-- Provided material --
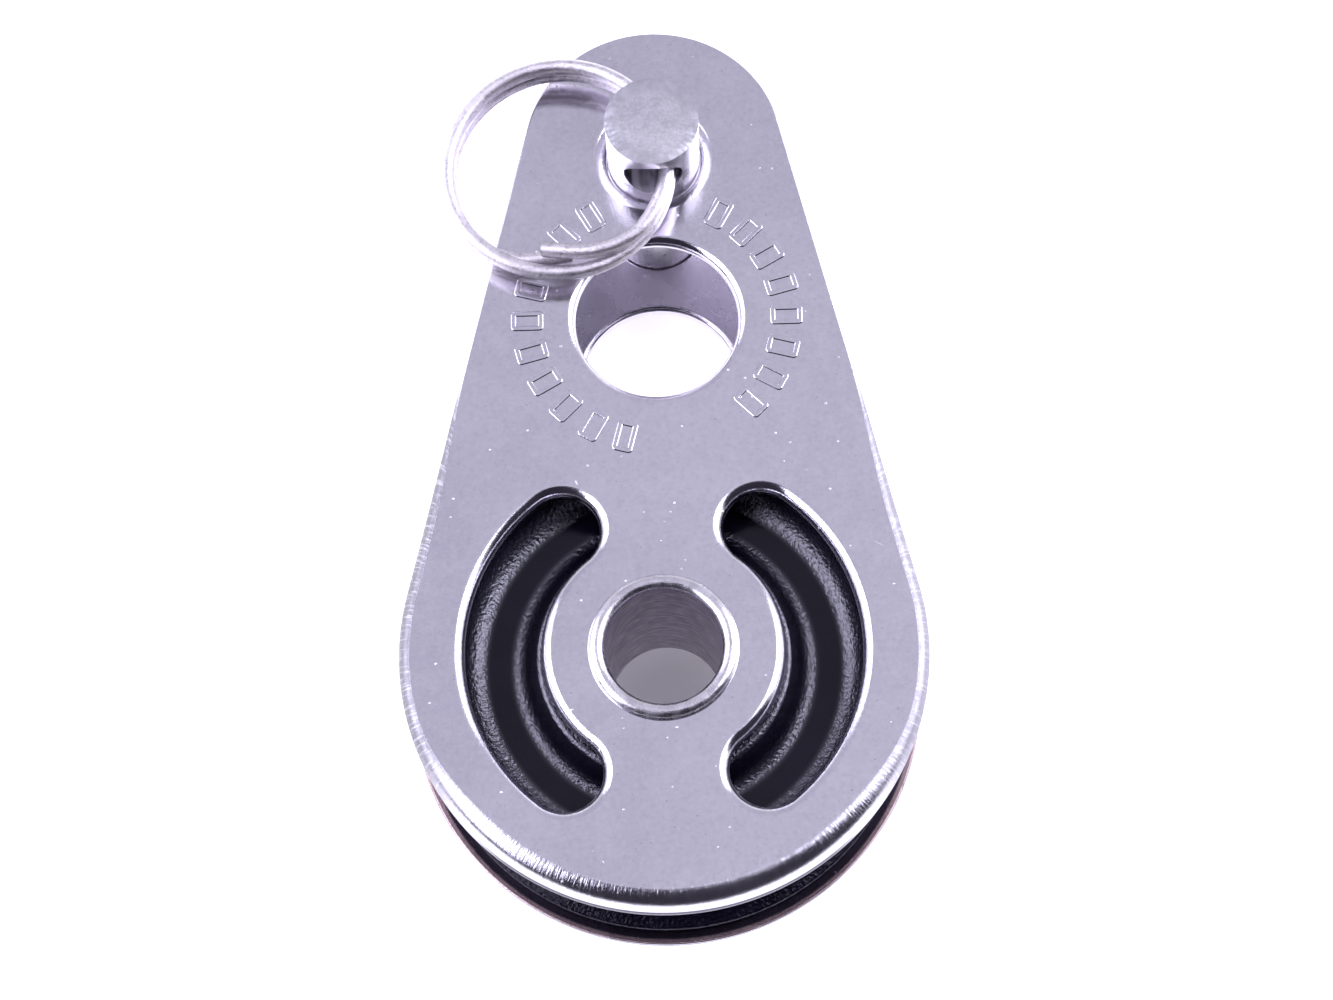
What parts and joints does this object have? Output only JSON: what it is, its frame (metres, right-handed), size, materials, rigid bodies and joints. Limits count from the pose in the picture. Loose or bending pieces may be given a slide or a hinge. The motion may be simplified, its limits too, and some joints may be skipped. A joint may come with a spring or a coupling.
{
  "type": "sheave block",
  "caption": "Flat lying rope block: grooved wheel on a hollow riveted axle between teardrop pressed steel cheeks, with a clevis pin and split ring.",
  "frame": {"origin": "centre of the hollow axle, midway between the cheeks", "axes": "+X across the block, +Y from the axle toward the clevis pin, +Z along the axle toward the free end of the clevis pin; the block lies flat"},
  "size_m": [0.0346, 0.0618, 0.0206],
  "materials": {
    "polished_sheet": "satin polished stainless sheet",
    "black_moulding": "fine textured moulding",
    "turned_steel": "turned and tumbled stainless",
    "drawn_wire": "drawn stainless spring wire"
  },
  "bodies": {
    "frame": {"front_cheek": "polished_sheet", "rear_cheek": "polished_sheet", "axle_rivet": "turned_steel", "bearing_bush": "turned_steel"},
    "wheel": {"sheave": "black_moulding"},
    "pin": {"clevis_pin": "turned_steel"},
    "ring": {"split_ring": "drawn_wire"}
  },
  "joints": [
    {"name": "sheave_spin", "type": "hinge", "parent": "frame", "child": "wheel", "pos_m": [0, 0, 0], "axis": [0, 0, 1], "continuous": true},
    {"name": "pin_turn", "type": "hinge", "parent": "frame", "child": "pin", "pos_m": [0, 0.0351, 0], "axis": [0, 0, 1], "continuous": true},
    {"name": "ring_swing", "type": "hinge", "parent": "pin", "child": "ring", "pos_m": [0.0001, 0.0351, 0.00942], "axis": [0, 1, 0], "range_deg": [0, 180]}
  ]
}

-- Given exercise --
Each line must be given again exactly as written above.

-- Final result --
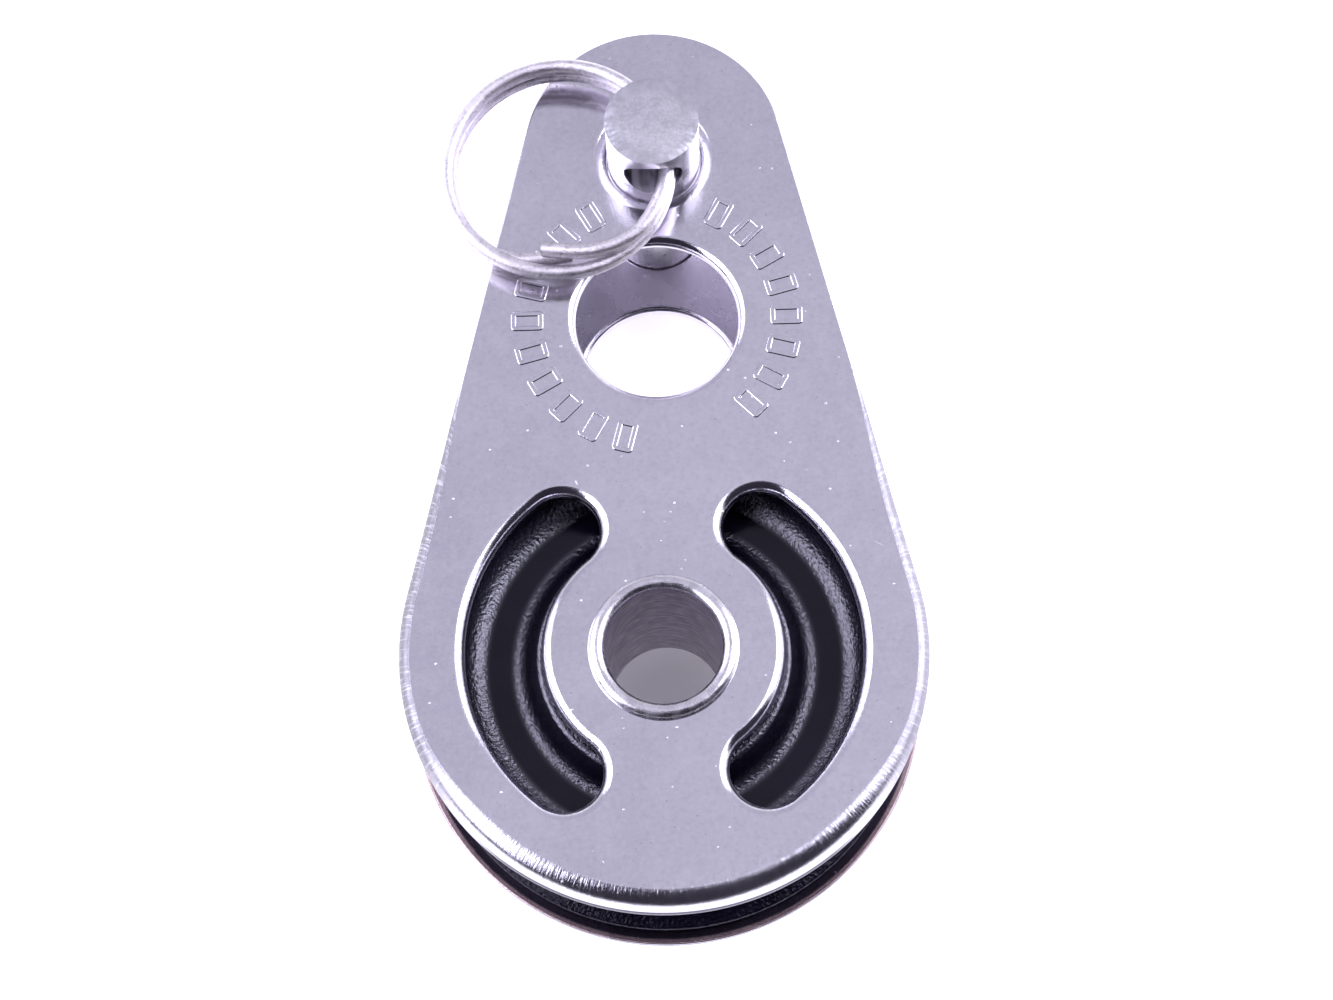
What parts and joints does this object have? Output only JSON: what it is, its frame (metres, right-handed), size, materials, rigid bodies and joints. Limits count from the pose in the picture. Loose or bending pieces may be given a slide or a hinge. The motion may be simplified, its limits too, and some joints may be skipped. A joint may come with a spring or a coupling.
{
  "type": "sheave block",
  "caption": "Flat lying rope block: grooved wheel on a hollow riveted axle between teardrop pressed steel cheeks, with a clevis pin and split ring.",
  "frame": {"origin": "centre of the hollow axle, midway between the cheeks", "axes": "+X across the block, +Y from the axle toward the clevis pin, +Z along the axle toward the free end of the clevis pin; the block lies flat"},
  "size_m": [0.0346, 0.0618, 0.0206],
  "materials": {
    "polished_sheet": "satin polished stainless sheet",
    "black_moulding": "fine textured moulding",
    "turned_steel": "turned and tumbled stainless",
    "drawn_wire": "drawn stainless spring wire"
  },
  "bodies": {
    "frame": {"front_cheek": "polished_sheet", "rear_cheek": "polished_sheet", "axle_rivet": "turned_steel", "bearing_bush": "turned_steel"},
    "wheel": {"sheave": "black_moulding"},
    "pin": {"clevis_pin": "turned_steel"},
    "ring": {"split_ring": "drawn_wire"}
  },
  "joints": [
    {"name": "sheave_spin", "type": "hinge", "parent": "frame", "child": "wheel", "pos_m": [0, 0, 0], "axis": [0, 0, 1], "continuous": true},
    {"name": "pin_turn", "type": "hinge", "parent": "frame", "child": "pin", "pos_m": [0, 0.0351, 0], "axis": [0, 0, 1], "continuous": true},
    {"name": "ring_swing", "type": "hinge", "parent": "pin", "child": "ring", "pos_m": [0.0001, 0.0351, 0.00942], "axis": [0, 1, 0], "range_deg": [0, 180]}
  ]
}